After the trail groans to a stop at Mile 14 we leave our warm, noisy car and watch the other train passengers—who all slept last night on a cruise ship—watch us. We pull on rain gear and start the mile and a half hike to the glacier cabin. The sounds made by a glacier-fed river dominates the walk. We pass a spruce tree scarred by the claws of stretching black bears. I can’t resist placing four fingers into one set of claw marks. Nearby beads of rain water weigh down the leaves of lupines.

After the cabin two friends and I move on toward the glacier on a trail over moraine. Not enough time has passed since the retreating glacier exposed it for a proper forest to form here. In a half-mile the stubby alder and popular woods end. We see, for the first time, the glacier and U-shaped valley of rocky rubble dropped in place by melting ice. Walls of moraine rise a half-mile on both sides of us. In sad realization, I understood just how deep the remnant glacier was just a few hundred years ago.


I should be heading back to Skagway. Another day of writing school will start soon and I haven’t had breakfast. I’d be back on the trail if not for the duck.

He and I have a little pocket cove to ourselves now that the eagle and tern have left. The duck keeps repeating a puzzling routine: roll headfirst into the water, pop up a minute later, check behind for predators by doing a 180 degree turn, return to his course.
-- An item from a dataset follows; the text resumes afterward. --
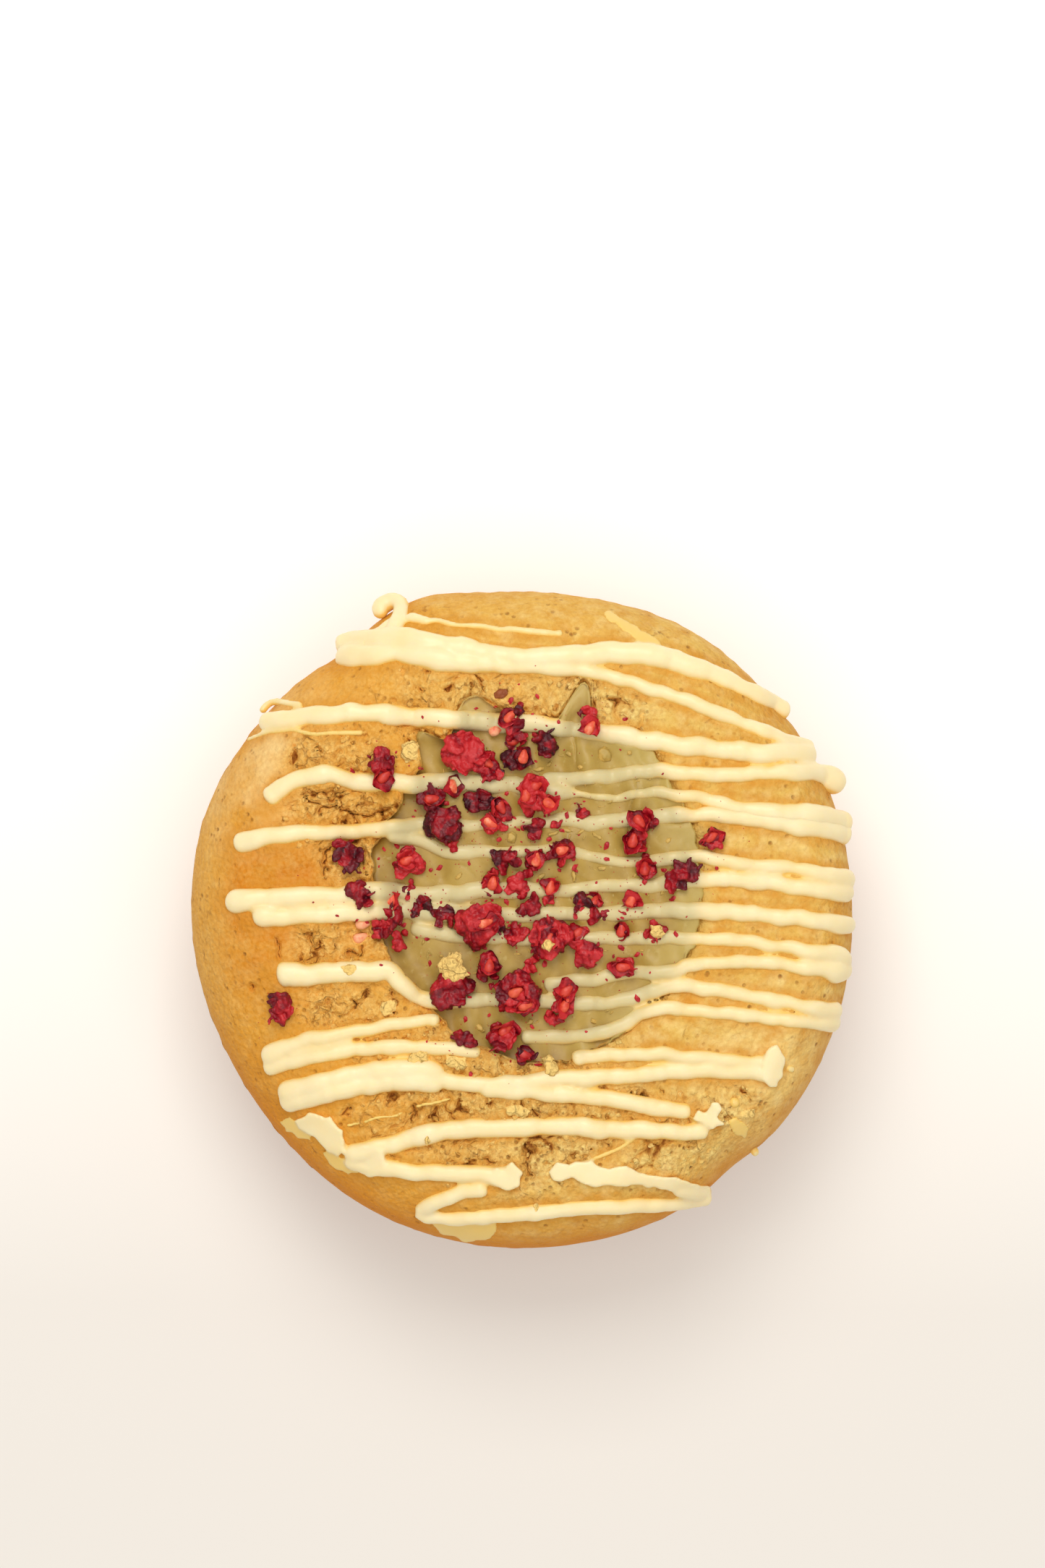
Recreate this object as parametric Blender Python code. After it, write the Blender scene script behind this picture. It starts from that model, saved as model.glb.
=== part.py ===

The eagle is back and the duck just slipped away, trying to keep a rocky point between he and the eagle. Time too for me to go. Soon the helicopters and the other engines of industrial tourism will be firing up.
Aki is home, probably tucked in and cozy. I am standing on a glaciated point with rocks scraped smooth centuries ago by a retreating river of ice.

The glacier left behind deep fjords and peaks that stick up from their mountains like busted teeth. All the products of time and glacial ice.

Aki and I made it to the Fish Creek Delta early enough to catch the clarifying effect of early light. But this morning broke hazy. The air it offers is obscured by forest fire smoke or pollution carried here by the jet stream. It feels like end times rather than a fresh summer morning.

Robin, sparrow, and the other songbirds work hard to lift the mood. It could be worse. We could have to suffer the complaints of the nesting crows. Near the pond an eagle roosts in the top of a spruce, it’s head turned away from the sun.

The little dog and I press on, my spirited lifted by the strong display of wildflowers on the spit that separates the creek from Fritz Cove. Purple lupine stalks dominate but must still compete with older swatches of magenta shooting stars and yellow buttercups. A single chocolate lily opens In the middle of the established flowers.

A single kayaker slides into Fish Creek just as we reach the creek’s mouth. Normally, I would grumble to Aki that the man’s presence has driven away shorebirds and ducks. He couldn’t have this morning. We haven’t seen any waterfowl. Besides, the present of another human is proof that the apocalypse didn’t arrive while we were rounding Fish Creek Pond.


The way Aki is panting, you’d think we were crossing the Gobi Desert in high summer. The little dog and I are on a mountain meadow warmed by the sun to 67 degrees (f.)—what we call Tee Shirt weather. Aki can’t strip off her coat of fur so is overheating.

I turn to mutter something to her about the abundant of bog rosemary flowers on the meadow and find that the little dog has moved to a shady verge. She looks content, like she could stay there until nightfall.

A loyal little thing, the poodle-mix follows me across the open meadow, past pocket ponds dry due to lack of rain. I lead her off the meadow toward the lush corridor of trees and brush drained by upper Fish Creek. Just before we reach it, Aki slips into a mud-bottomed stream and lets herself sink in to her chest. She emerges with her lower half coated in a chocolate-colored mask. Once dried, the muck will be almost impossible to remove. Aki trots toward the creek, acting as happy with herself as someone just treated to a spa day.

We find a spot along the creek where I can wash Aki without concern that the current will carry her away. She doesn’t squirm when I lower her into an eddy of the chilling water. She looks a little disappointed when I lift her back to solid ground. But she won’t bolt into the shade or seek out another mud bath when we walk back to the car.